Indonesia Menjadi Magnet Investasi Kendaraan Listrik di Tengah Gejolak Global

9 hours ago 6

Hammad Hendra

Hammad Hendra

Sabtu, Mei 24, 2025

Perkecil teks Perbesar teks

Indonesia Menjadi Magnet Investasi Kendaraan Listrik di Tengah Gejolak Global
Model strategis global pertama dari pembuat mobil China GAC Aion di pabrik kendaraan listrik (EV) Aion di provinsi Rayong, Thailand (17/7/2024). (Dok. ANTARA

)

PEWARTA.CO.ID - Di tengah ketidakpastian global yang dipicu oleh kebijakan tarif Amerika Serikat (AS), Indonesia justru berhasil mencuri perhatian dunia sebagai pusat pertumbuhan industri kendaraan listrik (EV).

Alih-alih tertekan oleh dinamika ekonomi global, negara dengan ekonomi terbesar di Asia Tenggara ini menikmati lonjakan investasi dari berbagai produsen otomotif global.

Dalam rentang waktu antara tahun 2024 hingga Maret 2025, setidaknya tujuh perusahaan otomotif ternama memutuskan untuk menanamkan modalnya di Indonesia, dengan nilai total mencapai Rp15,4 triliun.

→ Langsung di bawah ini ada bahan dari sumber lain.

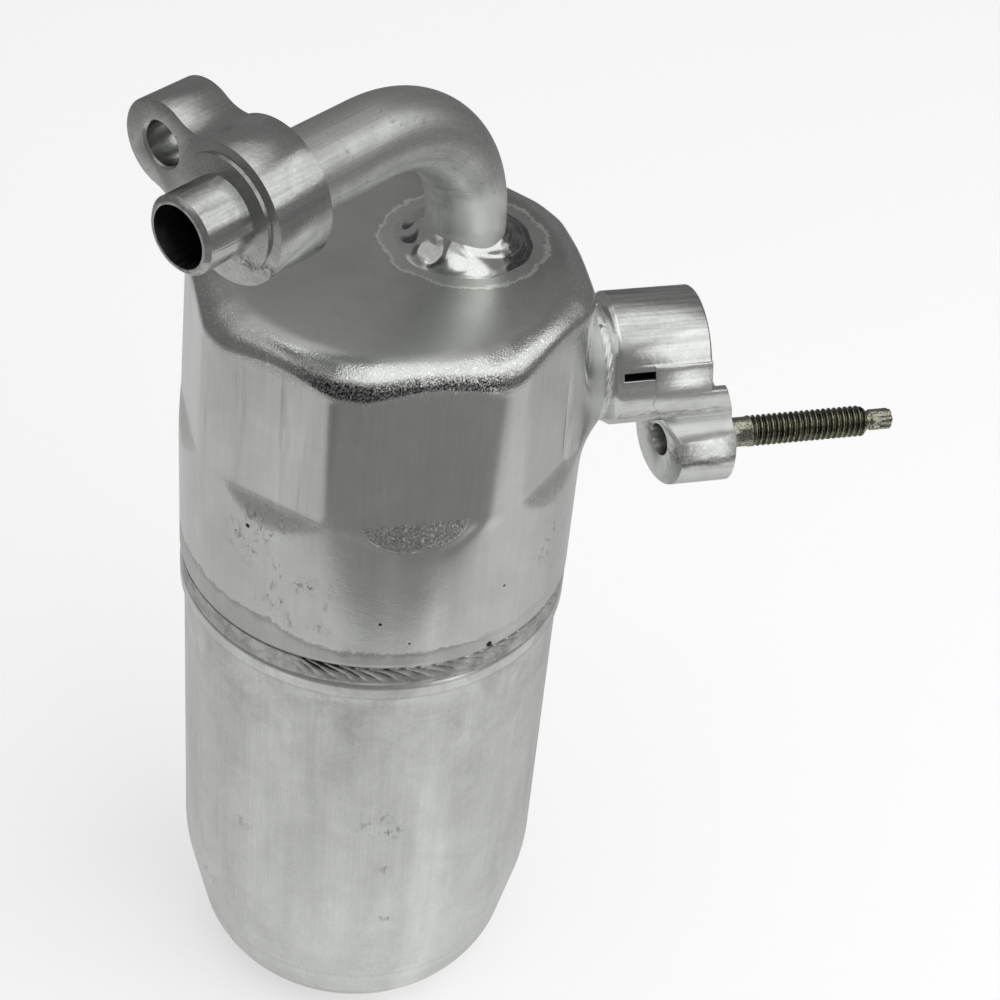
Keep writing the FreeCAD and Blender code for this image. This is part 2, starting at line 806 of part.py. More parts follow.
def oil_filter_mesh():
    """Fine mesh sleeve inside the windows of the cage."""
    sill = floor_level + cage_floor
    outer = cage_radius - cage_wall
    hollow = rod_z(outer - mesh_wall, sill - overcut, pickup_low + overcut)
    sleeve = rod_z(outer, sill, pickup_low).cut(hollow)
    return sleeve.cut(u_bend(pickup_radius + inner_clearance))


def bag_chord():
    """Distance of the flat side of a bag from the plane of the tube legs."""
    return pickup_radius + bag_gap


def desiccant_bag(side):
    """Filled bag of drying beads that lies beside the legs, on the side given by its sign."""
    round_bag = rod_z(bag_radius, bag_bottom, bag_bottom + bag_height)
    keep = Part.makeBox(2 * bag_radius, bag_radius, bag_height)
    keep.translate(FreeCAD.Vector(-bag_radius, bag_chord(), bag_bottom))
    bag = round_bag.common(keep)
    bag = bag.makeFillet(bag_edge_radius, bag.Edges)
    if side < 0:
        bag.rotate(FreeCAD.Vector(), FreeCAD.Vector(0, 0, 1), 180)
    return bag


def bag_tie():
    """Strap round both bags, which presses them against the legs."""

    def loop(radius):
        half = bag_chord() + bag_edge_radius
        reach = math.sqrt(radius ** 2 - half ** 2)
        bottom = tie_level

        def spot(x, y):
            return FreeCAD.Vector(x, y, bottom)

        edges = [
            line(spot(reach, -half), spot(reach, half)),
            arc(spot(reach, half), spot(0, radius), spot(-reach, half)),
            line(spot(-reach, half), spot(-reach, -half)),
            arc(spot(-reach, -half), spot(0, -radius), spot(reach, -half)),
        ]
        return Part.Face(Part.Wire(edges)).extrude(FreeCAD.Vector(0, 0, tie_width))

    return loop(bag_radius + tie_thickness).cut(loop(bag_radius))


parts = {
    "upper_shell": upper_shell(),
    "lower_can": lower_can(),
    "girth_weld": girth_weld(),
    "inlet_tube": inlet_tube(),
    "inlet_tube_weld": inlet_tube_weld(),
    "inlet_block": inlet_block(),
    "inlet_block_braze": inlet_block_braze(),
    "outlet_block": outlet_block(),
    "outlet_weld": outlet_weld(),
    "clamp_stud": clamp_stud(),
    "pickup_tube": pickup_tube(),
    "outlet_sleeve_seal": outlet_sleeve_seal(),
    "deflector": deflector(),
    "leg_spacer": leg_spacer(),
    "oil_filter_cage": oil_filter_cage(),
    "oil_filter_mesh": oil_filter_mesh(),
    "desiccant_bag_front": desiccant_bag(-1),
    "desiccant_bag_rear": desiccant_bag(1),
    "bag_tie": bag_tie(),
}

os.makedirs("parts", exist_ok=True)
for name, shape in parts.items():
    shape.exportStep(f"parts/{name}.step")
    print(name, len(shape.Solids), shape.isValid(), round(shape.Volume))
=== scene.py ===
import math

import bmesh
import bpy
from mathutils import Matrix, Vector, noise


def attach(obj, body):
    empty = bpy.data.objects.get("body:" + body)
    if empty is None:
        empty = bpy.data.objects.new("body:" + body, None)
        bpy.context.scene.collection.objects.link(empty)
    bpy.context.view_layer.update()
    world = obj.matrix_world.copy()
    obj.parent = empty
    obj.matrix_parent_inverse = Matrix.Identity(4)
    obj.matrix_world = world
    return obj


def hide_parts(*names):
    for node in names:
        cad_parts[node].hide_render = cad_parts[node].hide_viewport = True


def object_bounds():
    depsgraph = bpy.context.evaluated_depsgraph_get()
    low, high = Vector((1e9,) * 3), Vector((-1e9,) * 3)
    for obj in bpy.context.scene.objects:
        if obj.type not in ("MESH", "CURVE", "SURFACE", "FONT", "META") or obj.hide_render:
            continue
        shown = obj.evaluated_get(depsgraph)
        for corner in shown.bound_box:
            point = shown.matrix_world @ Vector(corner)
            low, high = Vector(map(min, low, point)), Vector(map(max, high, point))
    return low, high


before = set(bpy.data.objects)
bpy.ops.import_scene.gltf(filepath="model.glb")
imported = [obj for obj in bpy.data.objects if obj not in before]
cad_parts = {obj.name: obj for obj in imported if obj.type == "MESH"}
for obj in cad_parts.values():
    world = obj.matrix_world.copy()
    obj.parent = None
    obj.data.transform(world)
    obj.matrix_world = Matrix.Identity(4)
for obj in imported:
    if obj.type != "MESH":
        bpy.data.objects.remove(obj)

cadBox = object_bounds()
mm = 0.001
tau = 2 * math.pi

# places that several pieces share
layout = {
    "inletX": 18.1 * mm,
    "inletY": 4.35 * mm,
    "inletHeading": 35.2,
    "top": 140.45 * mm,
    "seam": 55.3 * mm,
    "outletLevel": 105.3 * mm,
    "studLevel": 77.5 * mm,
}


# Mesh helpers

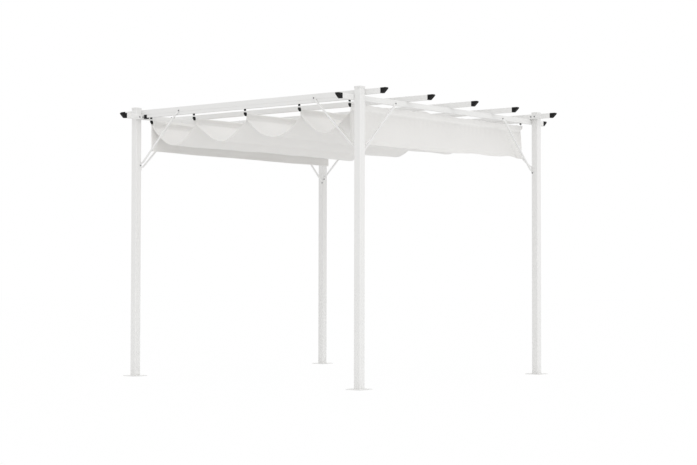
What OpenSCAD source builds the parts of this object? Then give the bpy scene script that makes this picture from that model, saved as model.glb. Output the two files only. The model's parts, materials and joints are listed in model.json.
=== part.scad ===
// Pergola with a retractable canopy: four square posts, two beams, five rafters,
// and a cloth canopy that hangs in swags from five bars and slides on two rails.
// X runs along the rafters, Y along the beams and Z up, in millimetres. The origin is
// in the middle of the plan, level with the underside of the base plates.

/* [Frame] */
// Distance between the centre lines of neighbouring posts, along X and along Y
post_spacing = 2470; // [2200:10:3200]
// Height of the top of the post caps above the ground
height = 2300; // [2100:10:2800]
// Width of the square posts
post_w = 60; // [54:1:80]
// Wall of the posts
post_wall = 1.2; // [1:0.1:2.5]
// Outer corner radius of the posts
post_r = 5; // [4:0.5:8]
// Height that the post caps stand above the rafters
post_above = 20; // [18:1:60]
// Height of the beams and the rafters
beam_h = 42; // [40:1:70]
// Width of the beams and the rafters
beam_w = 30; // [26:1:44]
// Wall of the beams and the rafters
beam_wall = 1.2; // [1:0.1:2]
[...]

Data dari Kementerian Investasi dan Hilirisasi Republik Indonesia menunjukkan bahwa sejumlah pabrik telah mulai dibangun sebagai bagian dari ekspansi tersebut.

Nama-nama besar seperti BYD, Citroën, AION, Maxus, Geely, VinFast, dan Volkswagen menjadi bagian dari gelombang investasi ini, dengan kapasitas produksi gabungan mencapai 280.000 unit kendaraan listrik per tahun.

Menteri Investasi dan Hilirisasi, Rosan Roeslani, mengungkapkan daya tarik utama Indonesia di mata investor global.

"Indonesia merupakan negara yang menarik sebagai tujuan investasi EV karena memiliki ekosistem rantai industri EV, terutama untuk baterai, mulai dari pertambangan nikel hingga nikel matte, nikel sulfat, prekursor, katoda, anoda, sel baterai, kemasan baterai, hingga daur ulang baterai. Semua investasi tersebut sudah ada di Indonesia. Jadi seluruh ekosistemnya sudah ada," ujar Rosan belum lama ini di Jakarta.

Hingga kini, terdapat sembilan produsen mobil listrik di Tanah Air.

Selain itu, terdapat tujuh fasilitas perakitan bus listrik dan 63 pabrik kendaraan listrik roda dua dan tiga.

Kementerian Perindustrian mencatat kapasitas produksi masing-masing segmen adalah 70.600 unit per tahun untuk mobil listrik, 3.100 unit untuk bus, serta 2,28 juta unit untuk kendaraan roda dua dan tiga.

Direktur Industri Maritim, Alat Transportasi, dan Alat Pertahanan di Kementerian Perindustrian, Mahardi Tunggul Wicaksono, menjelaskan bahwa kebijakan tarif impor dari pemerintah AS telah memicu ketertarikan investor otomotif global untuk menjajaki pembangunan pabrik dan fasilitas baterai EV di Indonesia.

Ia menekankan pentingnya mempertahankan momentum ini agar dapat menciptakan efek berantai bagi perekonomian nasional, seperti penciptaan lapangan kerja.

Pasar kendaraan listrik di Indonesia pun menunjukkan tren positif.

Pangsa pasar EV berbasis baterai meningkat signifikan dari 1,7 persen pada tahun 2023 menjadi 4,99 persen pada tahun 2024.

Meski kendaraan hibrida masih mendominasi penjualan dengan angka 55.730 unit, kendaraan listrik murni (BEV) mencatat angka yang menjanjikan yakni 43.194 unit terjual.

Dari sisi produksi, Indonesia menempati posisi teratas sebagai produsen BEV terbanyak di kawasan ASEAN pada 2024, dengan total produksi mencapai 25.861 unit.

Angka ini jauh melampaui Thailand yang mencatat produksi 1.198 unit.

Ronald Eberhard, peneliti dari Pusat Studi Perdagangan Dunia Universitas Gadjah Mada, menilai bahwa perang dagang global justru menciptakan peluang strategis bagi Indonesia sebagai pusat produksi berbagai sektor, termasuk kendaraan listrik.

"Indonesia saat ini dikenakan tarif resiprokal rata-rata sebesar 32 persen. Angka tersebut lebih rendah dibandingkan dengan pesaing terdekat kita, seperti Vietnam yang mencapai 46 persen," ujar Eberhard.